For PFAS specifically, the primary concern is ingestion through drinking and cooking. An under-sink system at the kitchen tap handles both effectively. Whole-house filtration for PFAS is possible but significantly more expensive — most water quality experts consider point-of-use treatment at the kitchen sink the most practical starting point.
The Honest Takeaway
PFAS are worth taking seriously — but the path forward isn’t complicated. The technology to reduce them at home is well-understood, widely available, and more accessible than it was even a few years ago.
If PFAS reduction is your goal, a certified reverse osmosis system installed under your kitchen sink is the most reliable solution currently available for household use. Look for NSF/ANSI 58 certification, factor in annual filter replacement costs, and consider flow rate if you have a larger household.

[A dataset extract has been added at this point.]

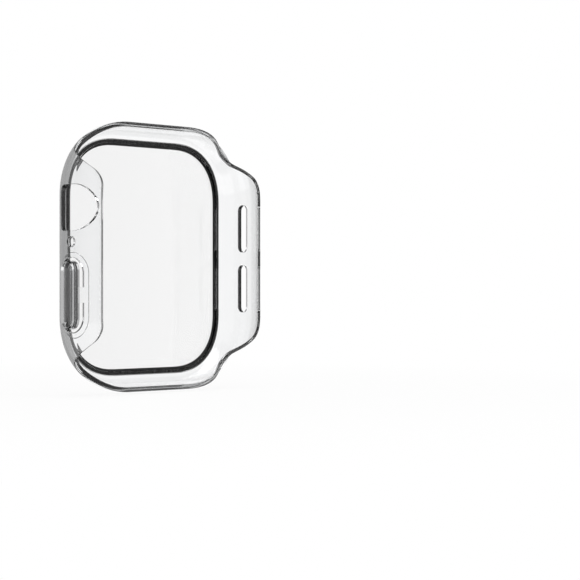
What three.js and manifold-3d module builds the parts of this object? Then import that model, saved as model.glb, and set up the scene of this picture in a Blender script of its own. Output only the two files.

Start by pulling your local Consumer Confidence Report so you know exactly what you’re working with. Understanding what’s actually in your water — and which certifications address it — puts you in a far better position than choosing a filter based on packaging alone.
Key Takeaways from This Guide
- PFAS enter tap water through industrial sources, runoff, and aging distribution systems — private well users carry the most risk without regular testing.
- Standard pitcher and faucet-mount carbon filters are not reliable for meaningful PFAS reduction.
- Reverse osmosis is the most effective home treatment technology — look for NSF/ANSI 58 certification specifically for PFAS claims.
- Boiling water does not remove PFAS and can concentrate them further.
- Your municipality’s Consumer Confidence Report is the best starting point before choosing any filter system.
- Check the water waste ratio and annual filter replacement costs before making a final decision.